The Spokesperson later added that upon his return from his trip to the region, the Secretary-Generals Personal Envoy for Western Sahara was working with the parties to determine a date that is practical for all in order to hold the first round of informal meetings with the objective of preparing the 5th round of negotiations.
U.N. NATIONAL STAFF DESERVE SAME PROTECTION AS INTERNATIONAL STAFF: Asked if the UNs national staff members were immune from detention in such places as Sri Lanka, the Spokesperson stressed that national staff deserve the same protection as international staff. Reports of detention, she added, were tackled on a case-by-case basis. Regarding one such case in Sudan, the UN Mission there was seized of the matter.

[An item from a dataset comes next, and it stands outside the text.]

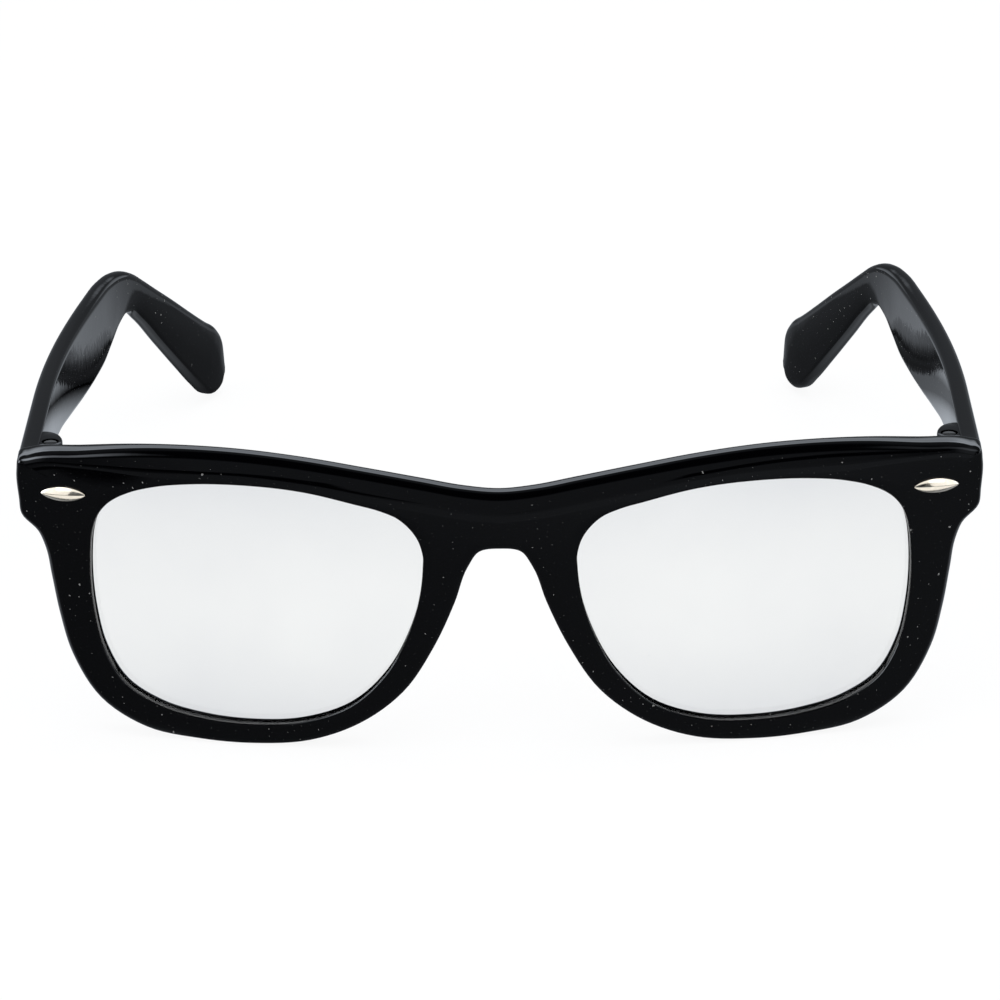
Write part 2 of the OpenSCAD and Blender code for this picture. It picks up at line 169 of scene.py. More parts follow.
# %% The black plastic
def moulded_plastic(name, along, seed, ripple):
    """Polished moulded polystyrene: IOR 1.5 gives a clear, hard reflection on black.
    A roughness of 0.015 to 0.055 is the mould's polish, dulled a little by handling."""
    material, tree, shader, mm = blank(name)
    mm.inputs["Location"].default_value = (seed, seed, seed)
    # slow waviness, about 9 mm from crest to crest, and a ripple of about 1.6 mm
    wave = add(tree, "ShaderNodeTexNoise", named={"Vector": mm, "Scale": 0.11, "Detail": 1.0})
    fine = add(tree, "ShaderNodeTexNoise", named={"Vector": mm, "Scale": 0.6, "Detail": 2.0,
                                                  "Roughness": 0.6})
    low = add(tree, "ShaderNodeBump", named={"Height": wave, "Distance": 14e-6})
    high = add(tree, "ShaderNodeBump", named={"Height": fine, "Distance": ripple, "Normal": low})
    dust = broad_dust(tree, mm, along)
    # a faint cloudiness of handling marks changes the gloss, never the colour
    smear = add(tree, "ShaderNodeTexNoise", named={"Vector": mm, "Scale": 0.08, "Detail": 4.0})
    gloss = add(tree, RANGE, smear, 0.35, 0.7, 0.015, 0.055)
    rough = add(tree, "ShaderNodeMix", named={0: dust, 2: gloss, 3: 0.8})
    colour = add(tree, "ShaderNodeMix", named={0: dust, 6: srgb("#020203"), 7: srgb("#9C9A96")},
                 data_type="RGBA")
    tree.links.new(colour.outputs[2], shader.inputs["Base Color"])
    tree.links.new(rough.outputs[0], shader.inputs["Roughness"])
    tree.links.new(high.outputs[0], shader.inputs["Normal"])
    shader.inputs["IOR"].default_value = 1.5
    return material


front_plastic = moulded_plastic("moulded_black_polystyrene_front", 0, 3.7, 2.0e-6)
temple_plastic = moulded_plastic("moulded_black_polystyrene_temple", 1, 11.3, 10.0e-6)
print("plastic", front_plastic.name, len(front_plastic.node_tree.nodes), "nodes")

# %% [markdown]
# ## Clear lenses, nickel trims, steel screws
# The lenses are clear polycarbonate, 1.6 mm thick, a little grey against white because
# each surface turns back about a twentieth of the light. The trims are stamped brass
# with a warm nickel plating, rubbed smooth. The screws are turned from stainless steel,
# so fine rings run round their axis.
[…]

TWO-DAY HEARING ON WOMEN REFUGEES AND SEXUAL VIOLENCE: Tomorrow and Friday, the Committee on the Elimination of All Forms of Discrimination Against Women (CEDAW) and the Office of the United Nations High Commissioner for Refugees (UNHCR) will hold a two-day seminar, here at Headquarters, on sexual violence and discrimination against women refugees, especially in war-torn conflict areas. Refugee women from Bhutan, Zimbabwe and Liberia will testify as well as internally displaced women from Chechnya and Kenya.
JAPANESE PEACE BELL MOVED FOR HEADQUARTERS RENOVATION: Asked about the whereabouts of the Japanese Peace Bell at UN Headquarters, the Spokesperson noted that it had been moved to the UNs North Lawn as part of the ongoing renovation of UN Headquarters. The bell would still be rung on the International Day of Peace as per tradition, Montas noted.